Alexandre Cabanel (1823-1889)
BIOGRAPHY
French painter and teacher. His skill in drawing was apparently evident by the age of 11. His father could not afford his training, but in 1839 his département gave him a grant to go to Paris. This enabled him to register at the Ecole des Beaux-Arts the following October as a pupil of François-Edouard Picot. At his first Salon in 1843 he presented Agony in the Garden (Valenciennes, Mus. B.-A.) and won second place in the Prix de Rome competition (after Léon Bénouville, also a pupil of Picot) in 1845 with Christ at the Praetorium (Paris, Ecole N. Sup. B.-A.). Both Cabanel and Bénouville were able to go to Rome, as there was a vacancy from the previous year. Cabanel's Death of Moses (untraced), an academic composition, painted to comply with the regulations of the Ecole de Rome, was exhibited at the Salon of 1852. The pictures he painted for Alfred Bruyas, his chief patron at this time (and, like Cabanel, a native of Montpellier), showed more clearly the direction his art had taken during his stay in Italy. Albaydé, Angel of the Evening, Chiarruccia and Velleda (all in Montpellier, Mus. Fabre) were the first of many mysterious or tragic heroines painted by Cabanel and show his taste for the elegiac types and suave finish of the Florentine Mannerists
On Cabanel's return to Paris, the architect Jean-Baptiste Cicéron Lesueur (1794-1883) commissioned him to decorate 12 pendentives in the Salon des Caryatides in the Hôtel de Ville (destr. 1871). Several major decorative commissions followed, which included work on the Hôtel Pereire, the Hôtel Say and the Louvre. Much has been destroyed, but the ceiling in the Cabinet des Dessins in the Louvre, The Triumph of Flora, which combines the hard contours and careful finish of Ingres's school with a composition and colour that recalls the ceilings of the French Rococo, is probably typical of Cabanel's talent for achieving sumptuous effects.

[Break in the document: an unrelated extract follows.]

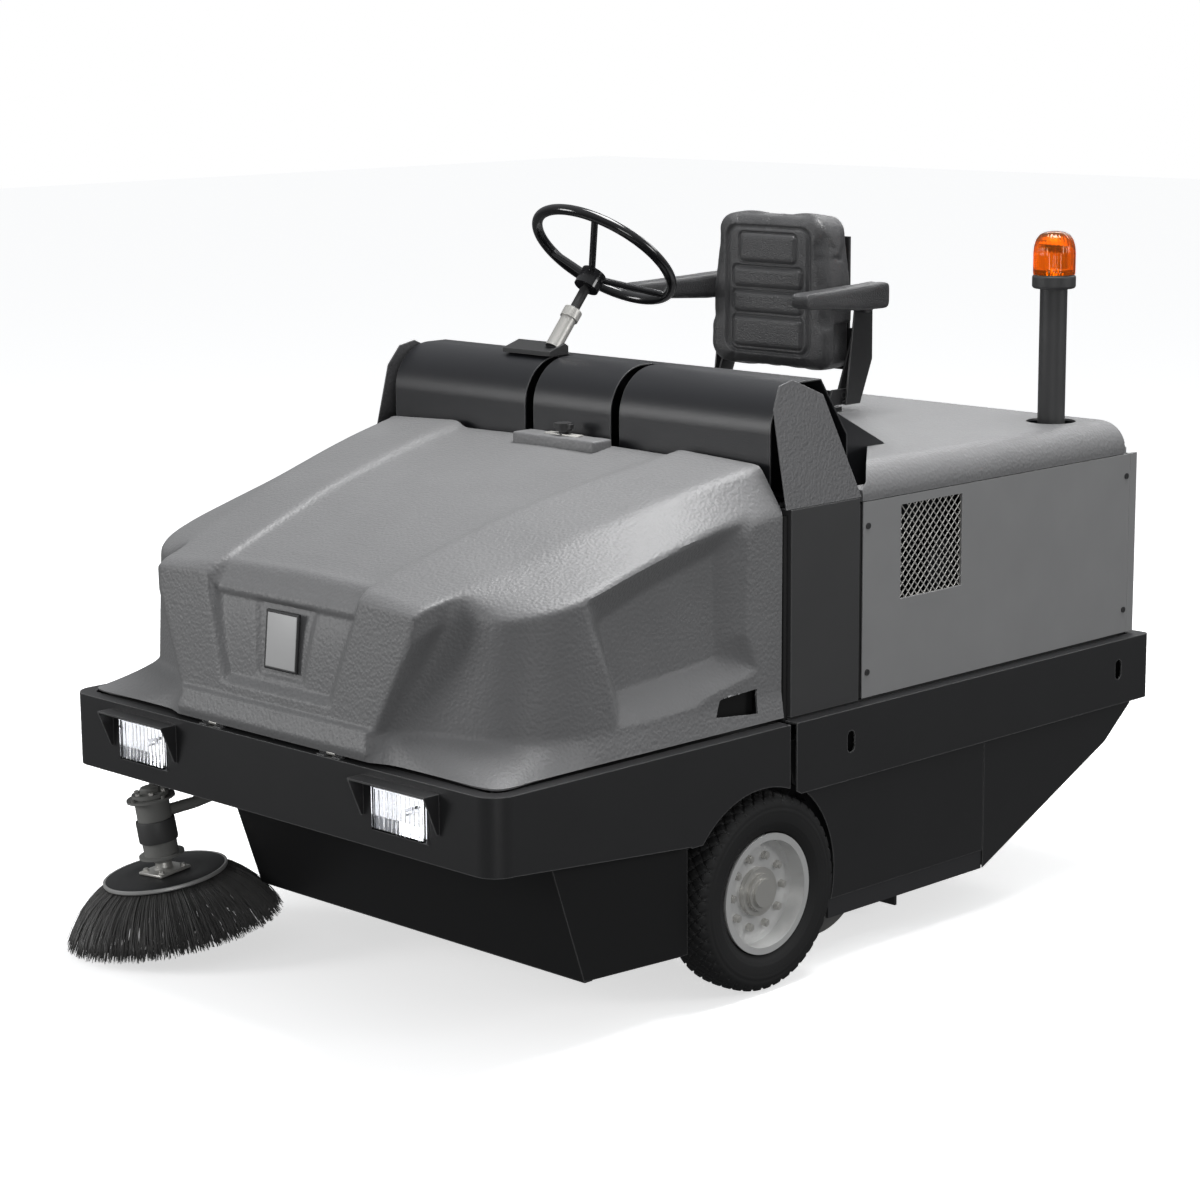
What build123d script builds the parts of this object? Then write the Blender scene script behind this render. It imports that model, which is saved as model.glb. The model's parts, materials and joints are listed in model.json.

In 1855 Cabanel exhibited Christian Martyr (Carcassonne, Mus. B.-A.), Glorification of St Louis (Lunéville, Mus. Lunéville) and Autumn Evening (untraced), establishing his academic and official credentials. In 1855 he received the Légion d’honneur and in 1863 he was elected to the Institut and nominated professor (along with Jean-Léon Gérôme and Isidore-Alexandre-Augustin Pils) at the reorganized Ecole des Beaux-Arts in Paris. He won the Grande Médaille d'Honneur at the Salons of 1865, 1867 and 1878. His dark-eyed heroines, thinly painted, usually in muted colours, and immaculately drawn, were popular with collectors on both sides of the Atlantic; likewise his mythological paintings, which were a by-product of his decorative works. Nymph Abducted by a Faun (1860, exh. Salon, 1861; Lille, Mus. B.-A.; see fig.) is a solid, decorative group in the manner of Charles Coypel or François Lemoyne. He exhibited the Birth of Venus (1862; Paris, Mus. d’Orsay) in 1863 to widespread acclaim. It is composed like an overdoor by Boucher, although it has been suggested that it was influenced by Ingres's Odalisque and her Slave (1839; Cambridge, MA, Fogg). Both paintings were acquired by Napoleon III. In 1867 he painted a huge Paradise Lost (Munich, Maximilianum) for Ludwig II, the King of Bavaria, and in 1868 Ruth (untraced) for the Empress Eugénie. The full-length portrait of the Emperor that Cabanel painted for the Tuileries in 1865 was liked by critics less than Hippolyte Flandrin’s dreamy portrait exhibited in 1863 (c. 1860-61; Versailles, Château), but it was much more popular at court. Cabanel's portraits were already in demand, and he rivalled Edouard Dubufe and Franz Xavier Winterhalter as portrait painter to the Napoleonic aristocracy.
Cabanel was also a successful teacher. His pupils (like those of his master, Picot) often won the Prix de Rome; among the best known are Jules Bastien-Lepage, Edouard Debat-Ponsan, Edouard Théophile Blanchard (1844-79), Henri Gervex and Lodewijk Royer. He was elected regularly to the Salon jury, and his pupils could be counted by the hundred at the Salons. Through them, Cabanel did more than any other artist of his generation to form the character of 'belle époque' French painting. Cabanel’s pictures were always drawn and painted with a high degree of academic virtuosity, combined with an undercurrent of strong feeling, as in the Death of Francesca da Rimini and Paolo Malatesta (1870; Paris, Mus. d’Orsay). This made him popular in his lifetime, but it was the wrong combination for the tastes of later generations. After his death his reputation collapsed.